3.2 Model Implementation
class Encoder(nn.Module):
def __init__(self):
super(Encoder, self).__init__()
self.model = nn.Sequential(
nn.Linear(784, 256),
nn.ReLU(),
nn.Linear(256, 64)
)
def forward(self, x):
return self.model(x)
class Decoder(nn.Module):
def __init__(self):
super(Decoder, self).__init__()
self.model = nn.Sequential(
nn.Linear(64, 256),
nn.ReLU(),
nn.Linear(256, 784),
nn.Sigmoid()
)
def forward(self, z):
return self.model(z)
3.3 Training Loop
encoder = Encoder().to(device)
decoder = Decoder().to(device)
optimizer = torch.optim.Adam(list(encoder.parameters()) + list(decoder.parameters()), lr=0.001)
criterion = nn.BCELoss()
for epoch in range(50):
for imgs, _ in train_loader:
imgs = imgs.view(imgs.size(0), -1).to(device)
z = encoder(imgs)
optimizer.zero_grad()
reconstructed = decoder(z)
loss = criterion(reconstructed, imgs)
loss.backward()
optimizer.step()
print(f'Epoch [{epoch+1}/50], Loss: {loss.item():.4f}')
Conclusion
In this article, we explored detailed explanations of GAN and Encoder-Decoder models and how to implement them in PyTorch.

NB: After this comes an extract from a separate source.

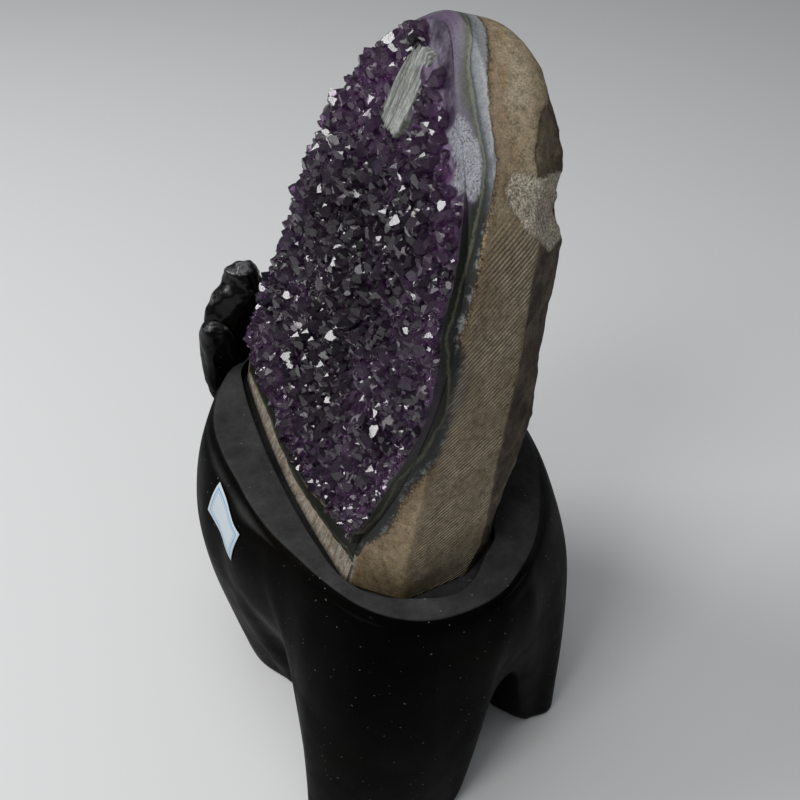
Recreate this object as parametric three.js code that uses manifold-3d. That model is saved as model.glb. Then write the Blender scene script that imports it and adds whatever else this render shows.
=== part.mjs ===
// Amethyst cathedral geode on its carved black wooden stand.
// Lengths are millimetres, +Z is up and the crystal face looks along -Y.
// The geode is one sawn stone (basalt outside, agate inside) with one crust of
// amethyst crystals. It stands loose in a shallow seat cut into the stand.
import * as THREE from 'three';
import { mergeVertices } from 'three/addons/utils/BufferGeometryUtils.js';
import Module from 'manifold-3d';

const wasm = await Module();
wasm.setup();

// Heights and fits
const standTop = 236;
const seatDepth = 10;
const seatFloor = standTop - seatDepth;
const fitGap = 0.3;
const foot = seatFloor + fitGap;

// Front plane of the stone, which leans back
const frontLean = THREE.MathUtils.degToRad(17);
const frontFootY = -44.3;
const footBulge = 5.5;

// Crystal crust: thickness of its bed, size of its crystals, and how far its
// edge stays inside the sawn edge and the free edge of the stone
const crustThickness = 4.5;
const crustSwell = 2.2;
const crustLeast = 1.5;
const crystalPitch = 10.5;
const crystalTip = [2.6, 6.4];
const crystalDip = 2.2;
const crystalLean = 0.34;
const cornerWander = 0.42;
const sawnInset = 0.5;
const freeInset = 2;
const trimDepth = [-5, 60];

// Flat scar in the crust: its width, and how high it lies above the front plane
const scarWidth = 24;
const scarHeight = 8.5;
const scarClearance = 20;

// Stand: the rounding of its top edge, the width of its soles and the height of
// the vault between its feet
const standCentre = new THREE.Vector2(-18, 12);
const edgeRound = 3;
const seatChamfer = 0.8;
const soleWidth = 36;
const domeHeight = 168;
const ribSteps = 3;
const wallShares = [0, 0.06, 0.15, 0.28, 0.42, 0.58, 0.74, 0.88, 1];
const vaultSteps = [[0.16, 0.5], [0.36, 0.82], [0.65, 0.97]];

// Paper label
const labelSize = [43, 26];
const labelPlace = [-23.5, 211.5];
const labelTurn = THREE.MathUtils.degToRad(9);
const frontWallRibs = [17, 22];
const labelThickness = 0.5;
const labelLift = 0.9;

const colours = {
  basalt: new THREE.MeshStandardMaterial({ color: 0x84745a, roughness: 0.85 }),
  amethyst: new THREE.MeshStandardMaterial({ color: 0x4a2a68, roughness: 0.12 }),
  wood: new THREE.MeshStandardMaterial({ color: 0x121212, roughness: 0.38 }),
  paper: new THREE.MeshStandardMaterial({ color: 0xdfe4ea, roughness: 0.7 }),
};

// The same pseudo-random row of numbers each time, from 0 to 1
function randomRow(seed) {
  let state = seed;
  return () => {
    state = (state + 0x6d2b79f5) | 0;
    let t = Math.imul(state ^ (state >>> 15), 1 | state);
    t = (t + Math.imul(t ^ (t >>> 7), 61 | t)) ^ t;
    return ((t ^ (t >>> 14)) >>> 0) / 4294967296;
  };
}

const between = (range, t) => range[0] + (range[1] - range[0]) * t;

// A closed body from a row of loops with equally many points, closed at both
// ends with a fan about a middle point
function loft(loops, firstMiddle, lastMiddle) {
  const count = loops[0].length;
  const points = [firstMiddle, ...loops.flat(), lastMiddle];
  const faces = [];
  const at = (row, column) => 1 + row * count + (column % count);
  for (let column = 0; column < count; column++) {
    faces.push(0, at(0, column), at(0, column + 1));
    for (let row = 0; row + 1 < loops.length; row++) {
      faces.push(at(row, column), at(row + 1, column), at(row + 1, column + 1));
      faces.push(at(row, column), at(row + 1, column + 1), at(row, column + 1));
    }
    const end = loops.length - 1;
    faces.push(points.length - 1, at(end, column + 1), at(end, column));
  }
  const geometry = new THREE.BufferGeometry();
  geometry.setAttribute('position', new THREE.Float32BufferAttribute(
    points.flatMap((p) => [p.x, p.y, p.z]), 3));
  geometry.setIndex(faces);
  return geometry;
}

const middleOf = (loop) => loop.reduce(
  (sum, p) => sum.add(p), new THREE.Vector3()).divideScalar(loop.length);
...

We understood the structure and working principles of GANs, enabling us to perform image generation tasks. Additionally, we learned how to efficiently process input data using the Encoder-Decoder model. These models can be applied in various fields of deep learning and have great potential for future advancements.
I hope this course helps readers deepen their understanding of advanced topics in deep learning.